Negative beliefs and life scripts


Here’s another nature metaphor for you: Imagine that your thoughts and emotions and even the dramas that keep running through your brain form the leaves and branches of some inner, subterranean bush or tree. (Think wild and uncontrollable here, like blackberries or bamboo.) What do you suppose constitutes the root, from which the leaves and branches relentlessly spring?

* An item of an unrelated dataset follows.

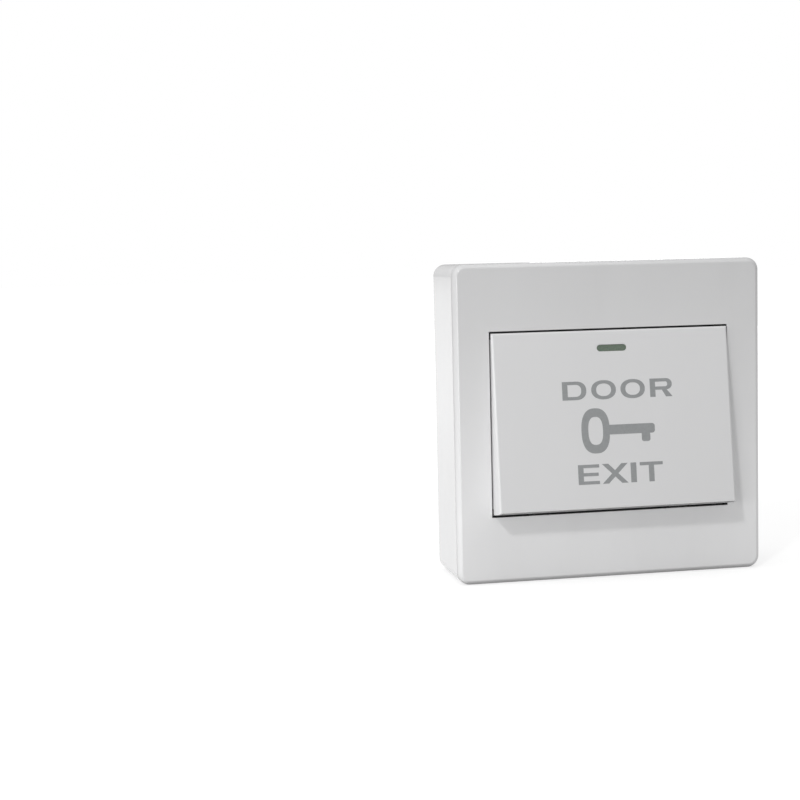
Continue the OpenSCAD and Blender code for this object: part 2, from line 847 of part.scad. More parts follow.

Well, you may be surprised to discover that the root is a cluster of beliefs and stories, many of them negative, that have formed as the result of what people — especially people who are significant in your life, like loved ones and friends — have done to you and told you over the years. These beliefs and stories have intertwined over your lifetime into a kind of life script that defines who you think you are and how you view the people and circumstances around you. (I say “surprised” because most of us are clueless when it comes to life scripts — although you may have noticed some resemblance between your life and, say, Survivor, As the World Turns, or The Simpsons.) The point is this: Your tendency to identify with your life script actually limits your range of possibilities and causes you suffering by acting as a filter through which you interpret your life in negative ways. To return to the bush metaphor, you can keep pruning back the branches, but you’ll keep living out the same old story until you pull it up by the roots.